The Carrot River serves as the main watershed for north-eastern Saskatchewan as all smaller streams and rivers empty into the Carrot River. This causes major flood problems during the spring run off and rainy seasons around the Town of Carrot River and Red Earth Indian Reserve. The floods usually strand everyone east of the river with very few ways around the flooded area.

Another Carrot River enters Oxford Lake on the Hayes River.

History 
The Carrot River valley was initially inhabited by Cree and Saulteaux Aboriginal people. English fur trader and explorer Henry Kelsey explored the river in the summer of 1691.  Louis de la Corne, Chevalier de la Corne and Anthony Henday also explored the valley during the 1750s.

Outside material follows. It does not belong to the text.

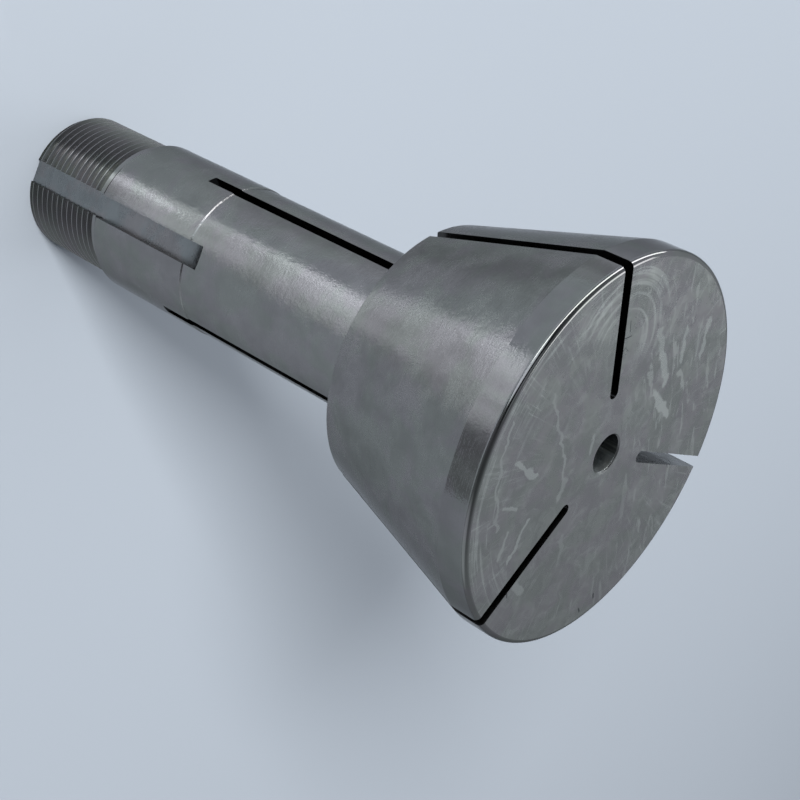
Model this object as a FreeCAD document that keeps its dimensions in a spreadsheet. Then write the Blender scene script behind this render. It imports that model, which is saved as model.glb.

Fossils and historical finds 
During the 1980s the Royal Saskatchewan Museum explored the banks and rock edges of the Carrot River, because a local farmer had been finding numerous fossils in that area.  The tests on the found fossils showed them to be approximately 92 million years old.  The sites along the Carrot River proved to be some of the wealthiest deposits of fossils and showed deposits from numerous other species including sharks and fish.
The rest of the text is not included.